Sure, a few naysayers pointed to the ballooning Italian national debt (135% of its gross domestic product!) and various calcified economic inefficiencies in the Italian ways of doing government and business. But in recent days, it has felt like Italy is on its way to recovery, surer of itself and gaining confidence to become a more equal player within the European Union.

In Chicago, of course, we’re well-acquainted with the Italian diaspora and the contributions of generations of Italian Americans to this city. One of those Italian Americans (he was born in Kenosha but held two passports) was Tony Mantuano, the founder of the Magnificent Mile restaurant known as Spiaggia. That fine dining establishment announced in recent days that it was closing after a whopping 37 years on the corner of Michigan Avenue and Oak Street.

This page has rarely tended toward the sentimental over closures. Beloved businesses have their life spans, not unlike beloved people. When Macy’s renamed Marshall Field’s, we affirmed its right to do so and looked to the future, albeit with a note of sadness over the exit of an iconic Chicago institution.

We’re also aware that so-called closures can sometimes be negotiating tactics with either a landlord or a union. For example, Chicago’s iconic German restaurant The Berghoff “closed” with great media hoopla in 2006, but it turned out to be merely a shrewd “transition” to a new generation of owners. So maybe something is in play here from the owners of Spiaggia, the Levy Restaurants, even though the legendary Mantuano himself moved away from Chicago in 2019 following a 35-year stint in the Spiaggia kitchen. His famed colleague Joe Flamm has also moved on to new culinary adventures.
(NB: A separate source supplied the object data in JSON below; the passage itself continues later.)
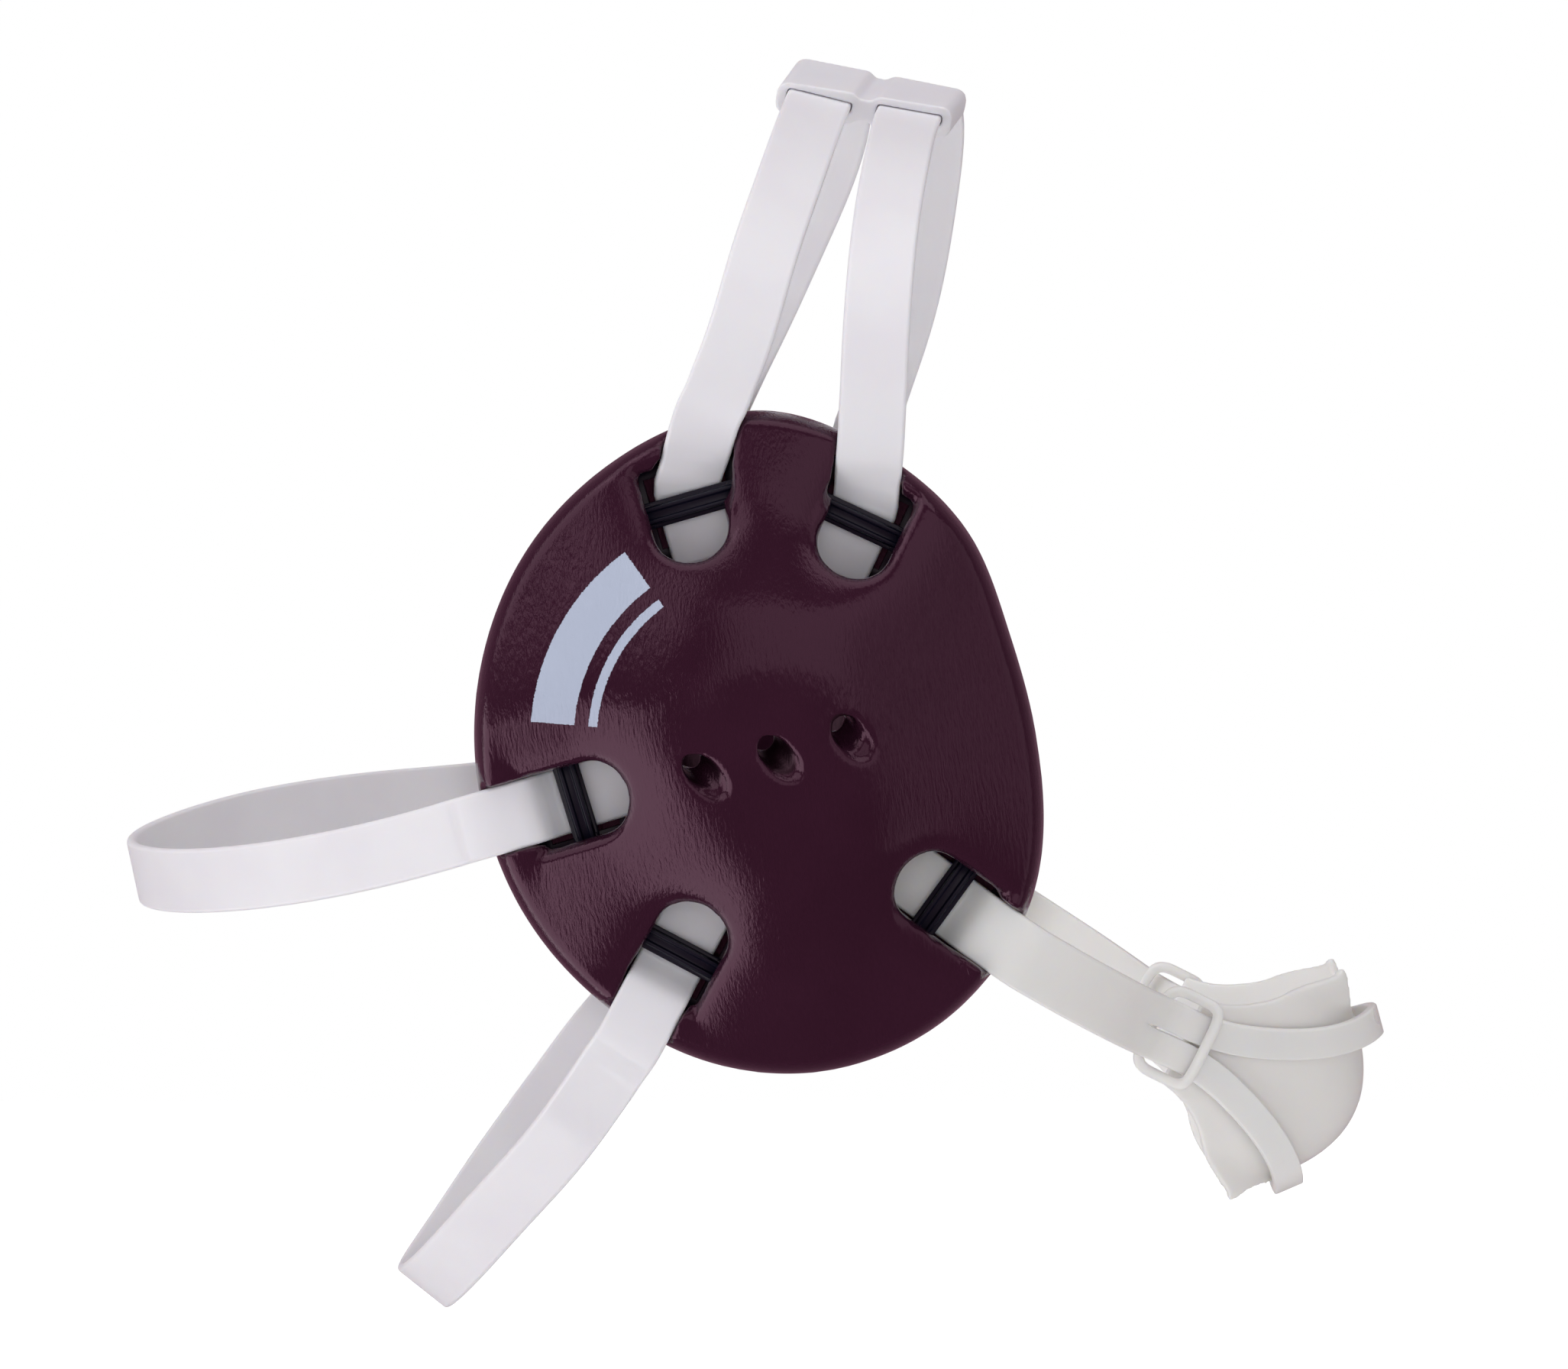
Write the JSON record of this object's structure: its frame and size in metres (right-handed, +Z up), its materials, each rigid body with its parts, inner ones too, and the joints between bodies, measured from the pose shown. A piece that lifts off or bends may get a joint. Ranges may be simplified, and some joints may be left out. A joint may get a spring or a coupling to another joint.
{
  "type": "wrestling ear guard",
  "caption": "Wrestling headgear with padded ear cups, soft adjustable straps over crown, back, nape and chin, a crown slider and a moulded chin cup.",
  "frame": {"origin": "in the middle plane, where the crown straps rest on the crown of the head", "axes": "+X forward, +Y the wearer's left, +Z up, with the guard as it sits on a head"},
  "size_m": [0.2529, 0.21, 0.2521],
  "materials": {
    "dipped_shell": "glossy dipped maroon vinyl over foam, with fine grain",
    "strap_vinyl": "soft white vinyl with a satin skin",
    "chin_vinyl": "soft warm white vinyl, moulded, satin",
    "anchor_plastic": "black moulded plastic, semi gloss"
  },
  "bodies": {
    "root": {"right_ear_cup": "dipped_shell", "left_ear_cup": "dipped_shell", "right_anchor_crown_front": "anchor_plastic", "right_anchor_crown_rear": "anchor_plastic", "right_anchor_back": "anchor_plastic", "right_anchor_nape": "anchor_plastic", "right_anchor_chin": "anchor_plastic", "left_anchor_crown_front": "anchor_plastic", "left_anchor_crown_rear": "anchor_plastic", "left_anchor_back": "anchor_plastic", "left_anchor_nape": "anchor_plastic", "left_anchor_chin": "anchor_plastic", "crown_strap_rear": "strap_vinyl", "crown_strap_front": "strap_vinyl", "crown_slider": "strap_vinyl", "back_strap": "strap_vinyl", "nape_strap": "strap_vinyl", "chin_strap": "chin_vinyl", "chin_cup": "chin_vinyl"}
  },
  "joints": []
}
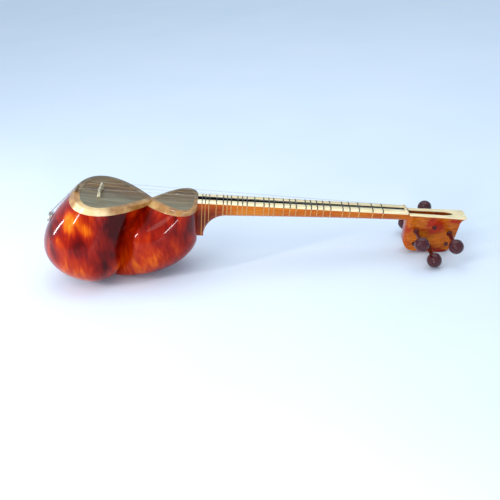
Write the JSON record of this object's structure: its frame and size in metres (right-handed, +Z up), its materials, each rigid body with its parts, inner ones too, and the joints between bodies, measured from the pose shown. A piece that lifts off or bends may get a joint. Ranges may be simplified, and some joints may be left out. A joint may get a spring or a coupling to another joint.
{
  "type": "long-necked lute",
  "caption": "Long-necked lute with a carved double bowl, two drum skins, a bone-faced neck with tied gut frets and a slotted pegbox whose pegs turn",
  "frame": {"origin": "middle of the bounding box in x and y, on the floor the instrument lies on", "axes": "+X along the instrument from the tail of the bowl to the end of the pegbox, +Y across it, +Z up. The face slopes down by 8 degrees towards +X"},
  "size_m": [0.946, 0.2268, 0.2174],
  "materials": {
    "bowl_lacquer": "high gloss shellac on flamed mulberry",
    "skin": "thin translucent lamb skin",
    "binding": "smooth cream binding, tan towards the waist",
    "bone": "polished bone",
    "black_strip": "satin",
    "neck_wood": "lacquered walnut",
    "pegbox_wood": "gloss lacquer",
    "peg_wood": "polished rosewood",
    "bridge_wood": "satin",
    "steel_string": "bright wire",
    "brass_string": "bright wire",
    "gut": "gut",
    "holder_metal": "satin",
    "pin_brass": "polished"
  },
  "bodies": {
    "instrument": {"bowl_left": "bowl_lacquer", "bowl_right": "bowl_lacquer", "large_skin": "skin", "small_skin": "skin", "large_binding": "binding", "small_binding": "binding", "string_holder": "holder_metal", "holder_pins": "pin_brass", "tail_saddle": "bone", "bridge": "bridge_wood", "neck": "neck_wood", "bone_strip_left": "bone", "bone_strip_right": "bone", "centre_strip": "black_strip", "nut": "bone", "pegbox": "pegbox_wood", "pegbox_crown": "pegbox_wood", "head_plate": "bone", "crown_plate": "bone", "string_1": "steel_string", "string_2": "steel_string", "string_3": "brass_string", "string_4": "brass_string", "string_5": "steel_string", "string_6": "brass_string", "fret_1": "gut", "fret_2": "gut", "fret_3": "gut", "fret_4": "gut", "fret_5": "gut", "fret_6": "gut", "fret_7": "gut", "fret_8": "gut", "fret_9": "gut", "fret_10": "gut", "fret_11": "gut", "fret_12": "gut", "fret_13": "gut", "fret_14": "gut", "fret_15": "gut", "fret_16": "gut", "fret_17": "gut", "fret_18": "gut", "fret_19": "gut", "fret_20": "gut", "fret_21": "gut", "fret_22": "gut", "fret_23": "gut", "fret_24": "gut", "fret_25": "gut", "fret_26": "gut", "fret_27": "gut"},
    "tuner_1": {"peg_1": "peg_wood"},
    "tuner_2": {"peg_2": "peg_wood"},
    "tuner_3": {"peg_3": "peg_wood"},
    "tuner_4": {"peg_4": "peg_wood"},
    "tuner_5": {"peg_5": "peg_wood"},
    "tuner_6": {"peg_6": "peg_wood"}
  },
  "joints": [
    {"name": "peg_1_turn", "type": "hinge", "parent": "instrument", "child": "tuner_1", "pos_m": [0.36075, 0, 0.05951], "axis": [0, -1, 0], "continuous": true},
    {"name": "peg_2_turn", "type": "hinge", "parent": "instrument", "child": "tuner_2", "pos_m": [0.35715, 0, 0.0267], "axis": [0, 1, 0], "continuous": true},
    {"name": "peg_3_turn", "type": "hinge", "parent": "instrument", "child": "tuner_3", "pos_m": [0.40176, 0, 0.06385], "axis": [0, 1, 0], "continuous": true},
    {"name": "peg_4_turn", "type": "hinge", "parent": "instrument", "child": "tuner_4", "pos_m": [0.38927, 0, 0.01814], "axis": [0, -1, 0], "continuous": true},
    {"name": "peg_5_turn", "type": "hinge", "parent": "instrument", "child": "tuner_5", "pos_m": [0.43488, 0, 0.04809], "axis": [0, -1, 0], "continuous": true},
    {"name": "peg_6_turn", "type": "hinge", "parent": "instrument", "child": "tuner_6", "pos_m": [0.42901, 0, 0.02064], "axis": [0, 1, 0], "continuous": true}
  ]
}
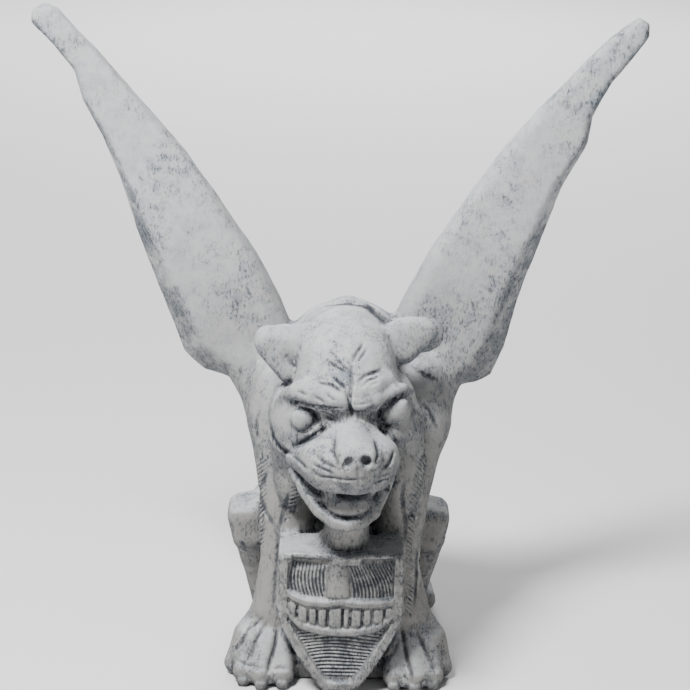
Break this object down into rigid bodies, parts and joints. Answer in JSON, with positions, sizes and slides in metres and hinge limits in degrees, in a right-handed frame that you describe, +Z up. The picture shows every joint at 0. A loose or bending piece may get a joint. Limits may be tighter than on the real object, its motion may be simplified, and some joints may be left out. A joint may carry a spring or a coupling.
{
  "type": "stone gargoyle",
  "caption": "Crouching winged gargoyle cast in stone, wings raised in a V, behind a heater shield with a grinning mask.",
  "frame": {"origin": "on the ground, at the middle of the underside", "axes": "+Z up, -Y the way the beast faces, +X to the viewer's right"},
  "size_m": [0.6523, 0.3929, 0.6848],
  "materials": {
    "cast_stone": "pale weathered cast stone with a blue-grey wash in its hollows"
  },
  "bodies": {
    "root": {"gargoyle": "cast_stone"}
  },
  "joints": []
}
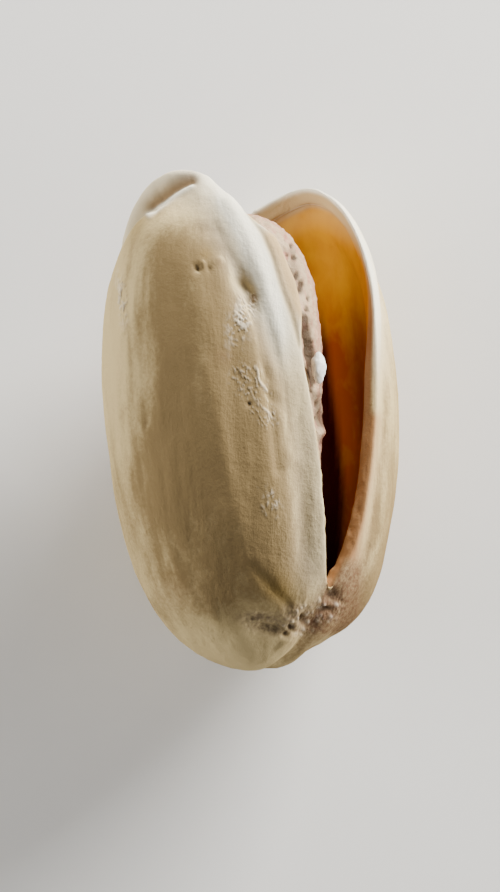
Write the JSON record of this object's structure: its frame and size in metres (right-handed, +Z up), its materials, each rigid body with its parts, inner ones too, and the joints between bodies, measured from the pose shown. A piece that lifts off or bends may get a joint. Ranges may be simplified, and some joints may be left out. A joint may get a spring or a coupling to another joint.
{
  "type": "pistachio in its split shell",
  "caption": "Long pistachio lying on its back, its hard shell split down one seam and gaping towards the tip, with the wrinkled kernel and a salt grain inside.",
  "frame": {"origin": "on the surface it rests on, under the middle of the nut's bounding box", "axes": "+Y along the nut from the stem end to the tip, +Z up, +X towards the side where the front split opens"},
  "size_m": [0.013, 0.0218, 0.0125],
  "materials": {
    "dry_shell": "dry and smooth outside, dusty at the stem end, amber and satin inside",
    "kernel_skin": "thin wrinkled papery skin",
    "salt": "frosted crystal"
  },
  "bodies": {
    "root": {"shell": "dry_shell", "kernel": "kernel_skin", "salt_grain": "salt"}
  },
  "joints": []
}
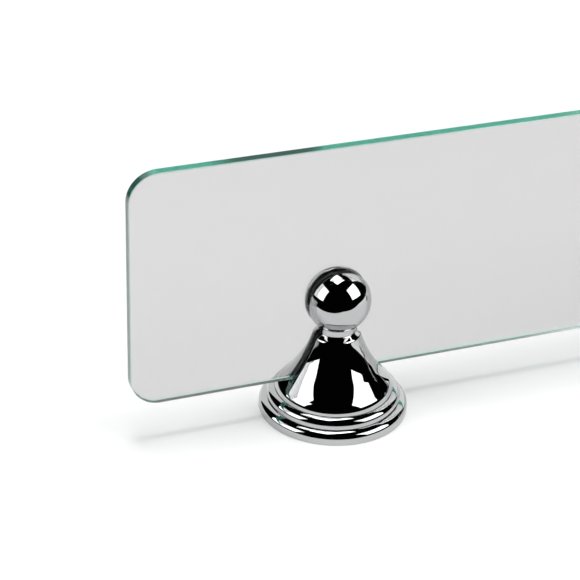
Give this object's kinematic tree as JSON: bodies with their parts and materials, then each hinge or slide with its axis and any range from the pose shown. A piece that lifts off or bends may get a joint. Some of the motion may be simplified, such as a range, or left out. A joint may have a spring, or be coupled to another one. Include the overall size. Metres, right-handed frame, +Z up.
{
  "type": "sneeze guard",
  "caption": "Low upright glass guard panel with rounded corners, held in two slotted chrome posts with ball tops, flared bells and stepped, rounded bases.",
  "frame": {"origin": "on the counter, midway between the two posts, in the middle plane of the glass", "axes": "+X along the panel from the left post to the right post, +Y from the front to the back, +Z up"},
  "size_m": [0.6, 0.0844, 0.1635],
  "materials": {
    "glass": "clear float glass, ground green edges",
    "chrome": "polished",
    "steel": "zinc plated",
    "screw": "black oxide",
    "rubber": "matte",
    "nylon": "satin"
  },
  "bodies": {
    "posts": {"left_post_body": "chrome", "right_post_body": "chrome", "left_base_rose": "chrome", "right_base_rose": "chrome", "left_mounting_plate": "steel", "right_mounting_plate": "steel", "left_post_bolt": "steel", "right_post_bolt": "steel", "left_bolt_washer": "steel", "right_bolt_washer": "steel", "left_lock_screw": "screw", "right_lock_screw": "screw", "left_front_liner": "rubber", "right_front_liner": "rubber", "left_rear_liner": "rubber", "right_rear_liner": "rubber", "left_setting_pad": "rubber", "right_setting_pad": "rubber"},
    "panel": {"glass_panel": "glass"},
    "left_pad": {"left_clamp_pad": "nylon"},
    "right_pad": {"right_clamp_pad": "nylon"},
    "left_screw": {"left_clamp_screw": "screw"},
    "right_screw": {"right_clamp_screw": "screw"}
  },
  "joints": [
    {"name": "panel_lift", "type": "slide", "parent": "posts", "child": "panel", "axis": [0, 0, 1], "range_m": [0, 0.07]},
    {"name": "left_pad_slide", "type": "slide", "parent": "posts", "child": "left_pad", "axis": [0, 1, 0], "range_m": [0, 0.0008]},
    {"name": "right_pad_slide", "type": "slide", "parent": "posts", "child": "right_pad", "axis": [0, 1, 0], "range_m": [0, 0.0008]},
    {"name": "left_clamp_turn", "type": "hinge", "parent": "left_pad", "child": "left_screw", "pos_m": [-0.18, 0.012, 0.033], "axis": [0, 1, 0], "range_deg": [0, 360]},
    {"name": "right_clamp_turn", "type": "hinge", "parent": "right_pad", "child": "right_screw", "pos_m": [0.18, 0.012, 0.033], "axis": [0, 1, 0], "range_deg": [0, 360]}
  ],
  "couplings": [
    {"joint": "left_clamp_turn", "follows": "left_pad_slide", "rad_per_m": 7854},
    {"joint": "right_clamp_turn", "follows": "right_pad_slide", "rad_per_m": 7854}
  ]
}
All those caveats aside, Spiaggia’s achievements as a pioneer in Chicago’s world-class dining scene were so singular as to merit historic notice.

Consider: Mantuano set up shop three years before the late Charlie Trotter opened his signature restaurant in Lincoln Park. Grant Achatz, the chef behind Alinea and Next, was only 10 years old in 1984. Chef Homaro “Omar” Cantu Jr., the late genius of molecular gastronomy, did not open his astonishing Moto in Chicago’s West Loop until 2003.

The Michelin-starred Spiaggia did not invent fine dining in Chicago, as fans of Le Perroquet on East Walton Street or Le Francais in Wheeling will attest. Great French chefs thrived here in the 1960s and 1970s. But a local case could be made that Mantuano did invent Italian fine dining in Chicago, influencing an entire nation. The restaurant was widely heralded as the best Italian restaurant in America. For decades.

Certainly, one former president of the United States would agree. On Nov. 10, 2008, the Tribune reported that then-President-elect Barack Obama had joined his wife, Michelle, at Spiaggia the previous night for their first dinner together since the election victory, even as a crowd watched from across the street. Reporters could not get much out of the discreet employees of Spiaggia, but it was well-known that the Obamas were regulars. In fact, this was their third time there that year.

Obama was smart enough to also herald his love of more humble food stands and local joints for public consumption in his memoirs and interviews, but his confidants knew that Spiaggia was his favorite restaurant in the world. He was especially partial to the scallops.

As time went on, the much-decorated Mantuano even found himself at the White House, becoming part of the so-called Diplomatic Culinary Partnership.

In 2016, Mantuano and Flamm cooked for then-Vice President Joe Biden, then-Secretary of State John Kerry and then-Italian Prime Minister Matteo Renzi. Their lunch was part of the last state visit under the Obama administration. Mantuano, you might say, was there at the beginning and the end.

We have seen the end of many other less-fancy restaurants over the last year, of course, and we all have beloved places we mourn, Magnificent Mile or down the block.

Eateries are a crucial part of the fabric of the city and also often small businesses that need and deserve support.

And there’s reason to worry about that economic generator of a neighborhood that Spiaggia is vacating, given all the empty storefronts on Michigan Avenue. But none of that is Mantuano’s fault.

Spiaggia had a heck of a run and stood for Italian American excellence at every moment.

Grazie, Tony, and all who worked alongside you.